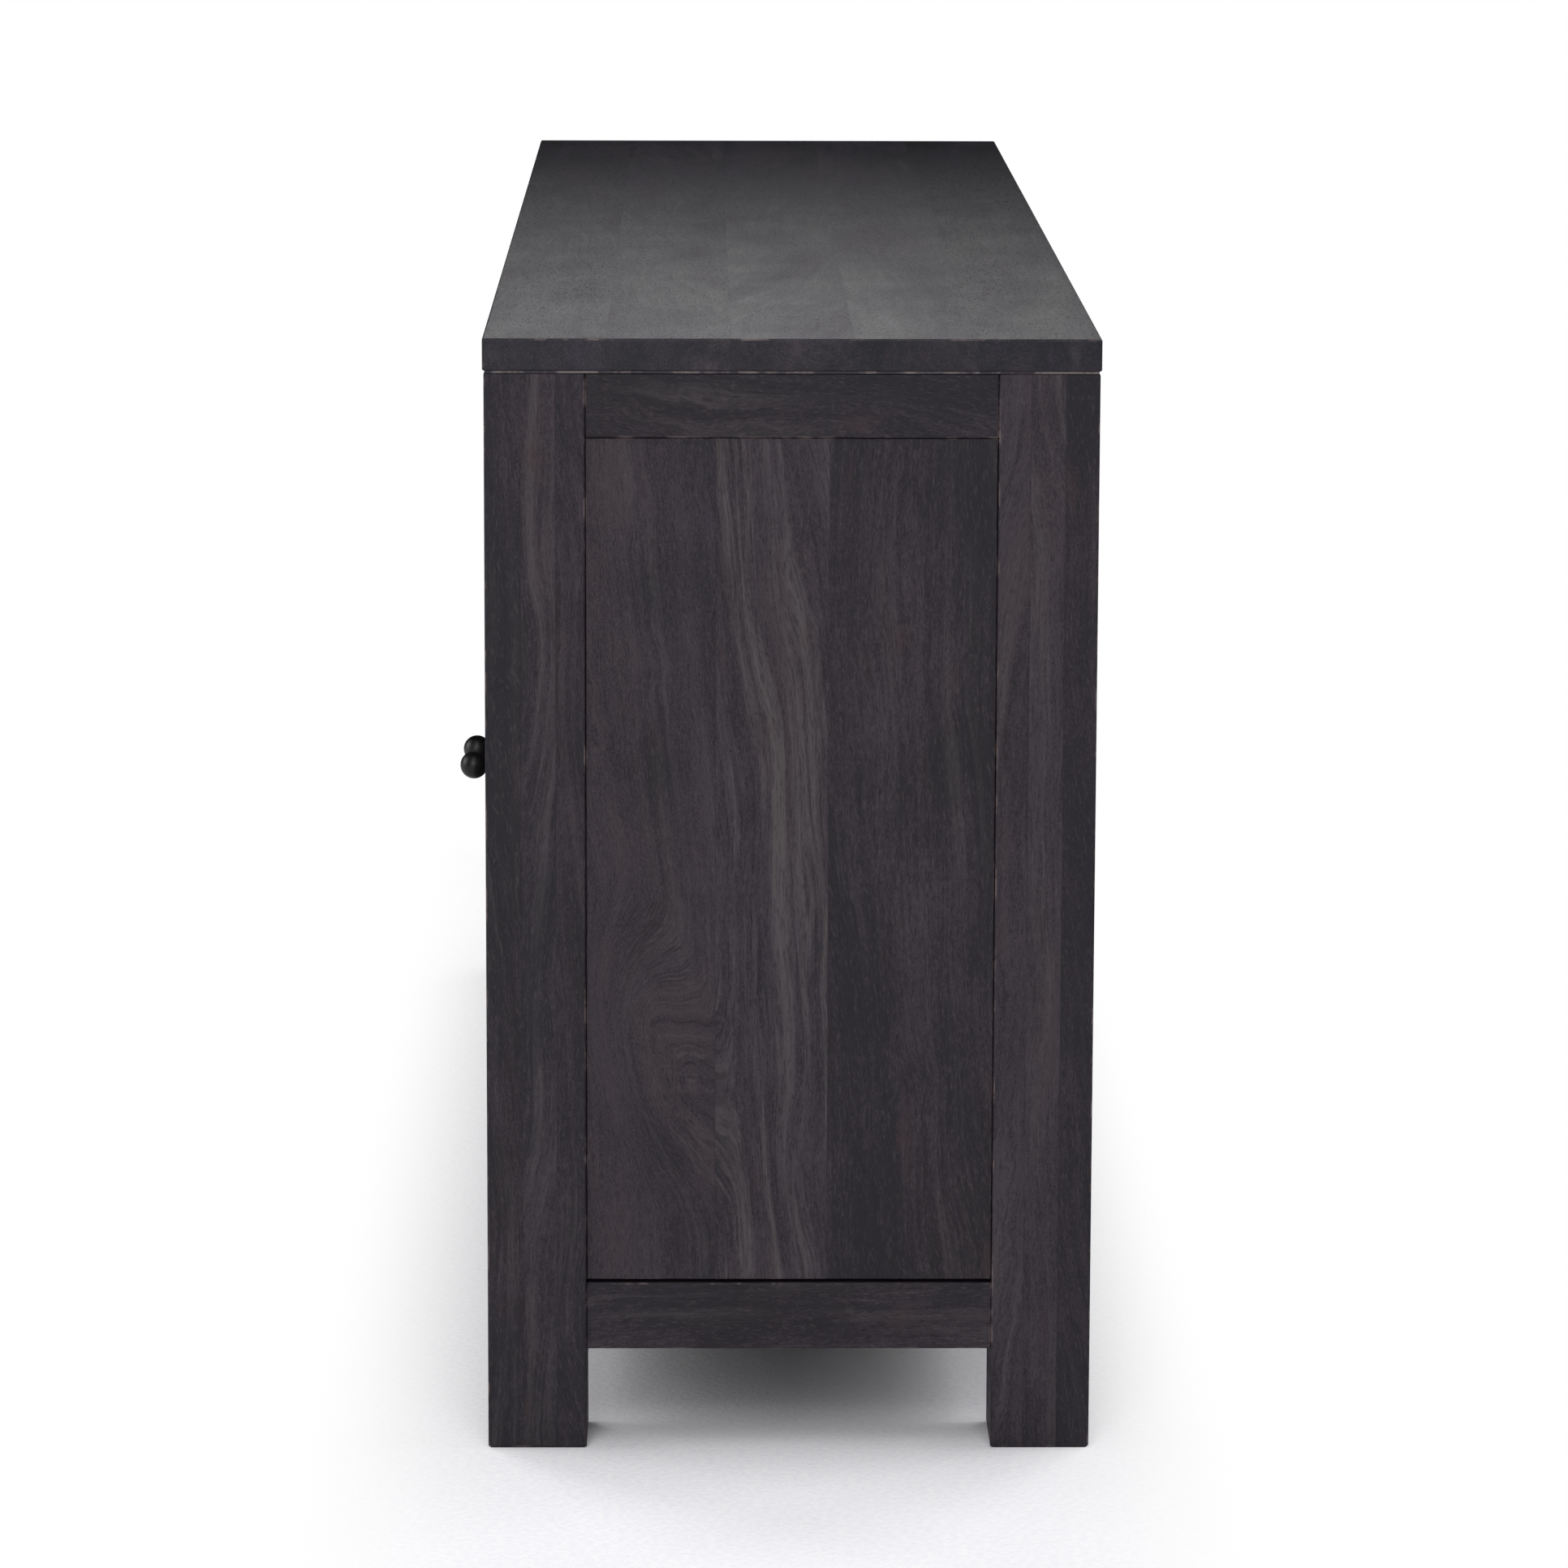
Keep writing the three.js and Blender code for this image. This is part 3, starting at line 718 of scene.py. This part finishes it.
def door_rail(door, name, bottom, groove_side):
    low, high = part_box(door + "_frame")
    panel_low, panel_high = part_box(door + "_panel")
    section = door_section(door, groove_side)
    left, right = low.x + STILE, high.x - STILE
    start = Vector((left, low.y, bottom))
    mesh = moulding([Vector((0, into, up)) for up, into in section], start, X * (right - left))
    ease(mesh)
    # a tongue on each end fills the stiles' grooves
    for place in (panel_low.y, panel_high.y):
        everything = mesh.verts[:] + mesh.edges[:] + mesh.faces[:]
        bmesh.ops.bisect_plane(mesh, geom=everything, plane_co=Y * place, plane_no=Y)
    for end, out in ((left, -X), (right, X)):
        middles = {face: face.calc_center_median() for face in mesh.faces}
        tips = [face for face, middle in middles.items()
                if abs(middle.x - end) < SAME_PLACE and panel_low.y < middle.y < panel_high.y]
        grown = bmesh.ops.extrude_face_region(mesh, geom=tips)
        far = [part for part in grown["geom"] if isinstance(part, bmesh.types.BMVert)]
        bmesh.ops.translate(mesh, vec=out * PANEL_IN, verts=far)
    new_piece(f"{door}_{name}", mesh, door, [STICKS[name]], [door + "_frame"])


def door_sticks(door, pin_side):
    low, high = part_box(door + "_frame")
    left, right = ("stile_pin", "stile_free") if pin_side == "left" else ("stile_free", "stile_pin")
    door_stile(door, left, low.x, 1)
    door_stile(door, right, high.x - STILE, 0)
    door_rail(door, "rail_top", high.z - STILE, 0)
    door_rail(door, "rail_bottom", low.z, 1)


def pin(node, body):
    low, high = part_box(node)
    middle = (low + high) / 2
    radius, long = (high.x - low.x) / 2, high.z - low.z
    tip = 0.6 * MM
    outline = [(0.0, 0.0), (radius - tip, 0.0), (radius, tip)]
    outline += [(radius, long - tip), (radius - tip, long), (0.0, long)]
    mesh = bmesh.new()
    turned(mesh, outline, Vector((middle.x, middle.y, low.z)), Z, steps=24)
    new_piece(node + "_turned", mesh, body, [STEEL], [node])
    return middle


PLATE_LONG, PLATE_WIDE, PLATE_THICK = 46 * MM, 11 * MM, 0.9 * MM
PLATE_PAST_PIN = 8 * MM
PLATE_SUNK = 0.2 * MM
PLATE_SCREWS = (16 * MM, 30 * MM)    # from the pin
DOOR_GAP = 2.5 * MM    # above and below a door
BUSH_BORE, BUSH_R, BUSH_LIP, BUSH_SOFT = 3.3 * MM, 6.6 * MM, 0.6 * MM, 0.4 * MM
BUSH_OUTLINE = [(BUSH_BORE, 0.0), (BUSH_BORE, -BUSH_LIP), (BUSH_R - BUSH_SOFT, -BUSH_LIP),
                (BUSH_R, BUSH_SOFT - BUSH_LIP), (BUSH_R, 0.0), (BUSH_BORE, 0.0)]


def pivot_plates(door, pin_side):
    """Small steel plates on the door's two ends, each held by two screws, and bushes in the rails."""
    low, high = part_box(door + "_frame")
    inwards = 1 if pin_side == "left" else -1
    plates, bushes = bmesh.new(), bmesh.new()
    for end, up, node in ((high.z, 1, "_pivot_top"), (low.z, -1, "_pivot_bottom")):
        middle = pin(door + node, door)
        near = middle.x - inwards * PLATE_PAST_PIN
        far = near + inwards * PLATE_LONG
        face = end + up * PLATE_THICK
        root = end - up * PLATE_SUNK
        corner = Vector((min(near, far), middle.y - PLATE_WIDE / 2, min(root, face)))
        other = Vector((max(near, far), middle.y + PLATE_WIDE / 2, max(root, face)))
        block(plates, corner, other, 3 * MM, along=2)
        for step in PLATE_SCREWS:
            place = Vector((middle.x + inwards * step, middle.y, face - up * 0.1 * MM))
            screw_head(plates, place, Z * up, 2.8 * MM, 0.7 * MM)
        rail_face = Vector((middle.x, middle.y, end + up * DOOR_GAP))
        turned(bushes, BUSH_OUTLINE, rail_face, Z * up, steps=28)
    new_piece(door + "_pivot_plates", plates, door, [STEEL])
    new_piece(door + "_pivot_bushes", bushes, "carcass", [STEEL])


CATCH_HALF = Vector((30 * MM, 0, 6 * MM))    # half of its length and height
CATCH_GAP = 1 * MM
MAGNET_OFF, MAGNET_HALF = 12 * MM, Vector((7 * MM, 0, 3.5 * MM))
CATCH_SCREW_OFF = 25 * MM
STRIKE_OFF, STRIKE_HALF, STRIKE_THICK = 13 * MM, Vector((9 * MM, 0, 5 * MM)), 0.8 * MM


def catch(side):
    """A slim double magnetic catch on the shelf's front edge, and a strike plate on each door's back."""
    outer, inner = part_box(f"door_{side}_outer_frame"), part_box(f"door_{side}_inner_frame")
    middle = (max(outer[0].x, inner[0].x) + min(outer[1].x, inner[1].x)) / 2
    door_back = outer[1].y
    shelf_low, shelf_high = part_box(f"shelf_{side}")
    level = (shelf_low.z + shelf_high.z) / 2
    mesh = bmesh.new()
    front = Vector((middle, door_back + STRIKE_THICK + CATCH_GAP, level))
    root = Vector((middle, shelf_low.y, level))
    block(mesh, front - CATCH_HALF, root + CATCH_HALF, 1.2 * MM)
    for way in (-1, 1):
        magnet = front + X * way * MAGNET_OFF
        block(mesh, magnet - MAGNET_HALF - Y * 0.5 * MM, magnet + MAGNET_HALF + Y * 1 * MM, 0.4 * MM,
              segments=2, material=1)
        screw = front + X * way * CATCH_SCREW_OFF + Y * 0.1 * MM
        screw_head(mesh, screw, -Y, 2.6 * MM, 0.8 * MM, material=2)
    new_piece(f"catch_{side}", mesh, "carcass", [MAGNET_CASE, MAGNET, STEEL])
    for door, box in ((f"door_{side}_outer", outer), (f"door_{side}_inner", inner)):
        way = 1 if (box[0].x + box[1].x) / 2 > middle else -1
        centre = Vector((middle + way * STRIKE_OFF, door_back, level))
        mesh = bmesh.new()
        block(mesh, centre - STRIKE_HALF - Y * 0.1 * MM, centre + STRIKE_HALF + Y * STRIKE_THICK * 0.6,
              1.6 * MM, along=1)
        screw_head(mesh, centre + Y * STRIKE_THICK * 0.5, Y, 2.2 * MM, 0.35 * MM)
        new_piece(door + "_strike", mesh, door, [STEEL])


for door, pin_side in CUPBOARDS.items():
    door_sticks(door, pin_side)
    pivot_plates(door, pin_side)
for side in ("left", "right"):
    catch(side)


# ---------------------------------------------------------------- drawers

BOX_WOOD = {
    "side": wood("box_side_wood", ORIGIN, Z, Y, 71.0, finish=CLEAR, wear=0.3),
    "end": wood("box_end_wood", ORIGIN, Z, X, 74.0, finish=CLEAR, wear=0.3),
}
BOX_EASE = 0.6 * MM
RUNNER_PLAY = 0.5 * MM


def drawer_boards(number):
    drawer = f"drawer_{number}"
    low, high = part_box(drawer + "_box")
    base_low, base_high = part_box(drawer + "_base")
    base_groove = (base_low.z - low.z, base_high.z - low.z, low.x + BOX_WALL - base_low.x)
    for side, s in (("left", -1), ("right", 1)):
        runner_low, runner_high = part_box(f"runner_{number}_{side}")
        run_in = (runner_high.x - low.x if s < 0 else high.x - runner_low.x) + RUNNER_PLAY
        runner_groove = (runner_low.z - RUNNER_PLAY - low.z, runner_high.z + RUNNER_PLAY - low.z, run_in)
        outer, inner = (0, 1) if s < 0 else (1, 0)
        section = notched(BOX_WALL, high.z - low.z, [(outer, *runner_groove), (inner, *base_groove)])
        left = low.x if s < 0 else high.x - BOX_WALL
        mesh = moulding([Vector((across, 0, up)) for across, up in section], Vector((left, low.y, low.z)),
                        Y * (high.y - low.y))
        ease(mesh, BOX_EASE)
        new_piece(f"{drawer}_side_{side}", mesh, drawer, [BOX_WOOD["side"]],
                  [drawer + "_box"])
    for name, near, inner in (("inner_front", low.y, 1), ("back", high.y - BOX_WALL, 0)):
        section = notched(BOX_WALL, high.z - low.z, [(inner, *base_groove)])
        start = Vector((low.x + BOX_WALL, near, low.z))
        mesh = moulding([Vector((0, into, up)) for into, up in section], start,
                        X * (high.x - low.x - 2 * BOX_WALL))
        ease(mesh, BOX_EASE)
        new_piece(f"{drawer}_{name}", mesh, drawer, [BOX_WOOD["end"]], [drawer + "_box"])


RUNNER_WOOD = wood("runner_wood", ORIGIN, Z, Y, 77.0, finish=CLEAR, wear=0.4)
BASE_WOOD = wood("drawer_base_wood", ORIGIN, X, Y, 79.0, finish=CLEAR, wear=0.2,
                 joints=(-65 * MM, 130 * MM, 2))

for number in DRAWERS:
    drawer_boards(number)
    finish_node(f"drawer_{number}_base", BASE_WOOD)
    dress_node(f"drawer_{number}_front", Z, X, 60.0 + 1.7 * number, wear=0.55)
    for side in ("left", "right"):
        finish_node(f"runner_{number}_{side}", RUNNER_WOOD)
for number, door in enumerate(CUPBOARDS):
    dress_node(door + "_panel", X, Z, 91.0 + 1.3 * number, joints=(-38 * MM, 76 * MM, 2))


# ---------------------------------------------------------------- floor, light and camera

FLOOR_R = 60.0


def studio_floor():
    """A pale matt plane. Away from the dresser, camera rays see it burnt out to white."""
    mesh = bmesh.new()
    bmesh.ops.create_circle(mesh, cap_ends=True, segments=96, radius=FLOOR_R)
    data = bpy.data.meshes.new("studio_floor")
    mesh.to_mesh(data)
    mesh.free()
    floor = bpy.data.objects.new("studio_floor", data)
    bpy.context.scene.collection.objects.link(floor)
    material = bpy.data.materials.new("pale_floor")
    material.use_nodes = True
    tree = material.node_tree
    shader = tree.nodes["Principled BSDF"]
    where = new_node(tree, "TexCoord")
    plaster = noise(tree, where.outputs["Object"], (170, 170, 170), detail=5.0, rough=0.65)
    shade = mix_colours(tree, ramp_between(tree, plaster, 0.35, 0.65), colour(246, 245, 251),
                        colour(254, 253, 255))
    tree.links.new(shade, shader.inputs["Base Color"])
    shader.inputs["Roughness"].default_value = 0.7
    bump = new_node(tree, "Bump")
    bump.inputs["Strength"].default_value = 0.5
    bump.inputs["Distance"].default_value = 1.2 * MM
    tree.links.new(plaster, bump.inputs["Height"])
    tree.links.new(bump.outputs[0], shader.inputs["Normal"])
    # reach is how far out a place is, beside the dresser or, counted less, ahead of its ends
    away = vector_node(tree, "ABSOLUTE", where.outputs["Object"])
    ahead, beside, _ = split(tree, vector_node(tree, "SUBTRACT", away, CAD_HIGH))
    reach = math_node(tree, "MAXIMUM", beside, math_node(tree, "MULTIPLY_ADD", ahead, 0.4, -0.17))
    seen = new_node(tree, "LightPath").outputs["Is Camera Ray"]
    glow = new_node(tree, "Emission")
    glow.inputs["Strength"].default_value = 1.0
    blend = new_node(tree, "MixShader")
    burnt = ramp_between(tree, reach, -0.08, 0.12)
    tree.links.new(math_node(tree, "MULTIPLY", burnt, seen), blend.inputs[0])
    tree.links.new(shader.outputs[0], blend.inputs[1])
    tree.links.new(glow.outputs[0], blend.inputs[2])
    tree.links.new(blend.outputs[0], tree.nodes["Material Output"].inputs["Surface"])
    data.materials.append(material)


def softbox(name, place, aim, size, power, spread=180, gloss=True):
    lamp = bpy.data.lights.new(name, "AREA")
    lamp.shape = "RECTANGLE"
    lamp.size, lamp.size_y = size
    lamp.energy = power
    lamp.spread = math.radians(spread)
    holder = bpy.data.objects.new(name, lamp)
    holder.location = place
    holder.rotation_euler = (Vector(aim) - Vector(place)).to_track_quat("-Z", "Y").to_euler()
    holder.visible_camera = False
    holder.visible_glossy = gloss
    bpy.context.scene.collection.objects.link(holder)


ROOM = 0.02    # how bright the room is where no lamp stands


def studio_light():
    """Soft lamps all round. Camera rays see a white room; every other ray sees a dark one."""
    world = bpy.data.worlds.new("studio")
    bpy.context.scene.world = world
    world.use_nodes = True
    sky = world.node_tree.nodes["Background"]
    sky.inputs["Color"].default_value = (1, 1, 1, 1)
    seen = new_node(world.node_tree, "LightPath").outputs["Is Camera Ray"]
    strength = math_node(world.node_tree, "MULTIPLY_ADD", seen, 1 - ROOM, ROOM)
    feed(world.node_tree, sky.inputs["Strength"], strength)
    softbox("end_key", (5.6, -1.0, 2.2), (0.9, 0.0, 0.4), (2.0, 2.0), 76)
    softbox("end_overhead", (3.2, 0.0, 3.0), (2.4, 0.0, 0.0), (1.6, 3.4), 62)
    softbox("end_high", (5.4, 0.0, 3.6), (1.6, 0.0, 0.0), (3.0, 1.6), 15)
    softbox("front_side", (0.0, -4.6, 2.6), (0.4, 0.0, 0.0), (3.0, 2.0), 95)
    softbox("front_fill", (0.6, -6.4, 1.3), (0.0, 0.0, 0.5), (3.4, 1.6), 60)
    softbox("back_side", (0.0, 4.6, 2.6), (0.4, 0.0, 0.0), (3.0, 2.0), 125, gloss=False)
    softbox("far_front_corner", (-3.4, -3.4, 2.6), (1.2, 0.0, 0.0), (2.4, 1.6), 130, gloss=False)
    softbox("far_back_corner", (-3.4, 3.4, 2.6), (1.2, 0.0, 0.0), (2.4, 1.6), 110, gloss=False)
    softbox("top_glance", (-3.6, 0.0, 2.3), (1.8, 0.0, 0.85), (2.0, 0.8), 0.183, spread=17)


EYE = Vector((5.767, -0.0527, 1.3857))
EYE_TURN = math.radians(0.739)
EYE_DOWN = math.radians(10.170)
EYE_ROLL = math.radians(0.183)
LENS, SENSOR = 151.0, 36.0    # in millimetres


def camera():
    data = bpy.data.cameras.new("camera")
    data.lens = LENS
    data.sensor_width = SENSOR
    data.clip_end = 200.0
    ahead = Vector((-math.cos(EYE_TURN), math.sin(EYE_TURN), 0))
    right = Vector((math.sin(EYE_TURN), math.cos(EYE_TURN), 0))
    forward = math.cos(EYE_DOWN) * ahead - math.sin(EYE_DOWN) * Z
    up = math.sin(EYE_DOWN) * ahead + math.cos(EYE_DOWN) * Z
    side = math.cos(EYE_ROLL) * right + math.sin(EYE_ROLL) * up
    top = math.cos(EYE_ROLL) * up - math.sin(EYE_ROLL) * right
    holder = bpy.data.objects.new("camera", data)
    holder.matrix_world = Matrix.Translation(EYE) @ Matrix((side, top, -forward)).transposed().to_4x4()
    bpy.context.scene.collection.objects.link(holder)
    bpy.context.scene.camera = holder


studio_floor()
studio_light()
camera()
bpy.context.scene.view_settings.view_transform = "Standard"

──────────

#### [Task brief]
Give the number of lines in the listing above that hold the string "scene", with nothing else.

#### [Right answer]
7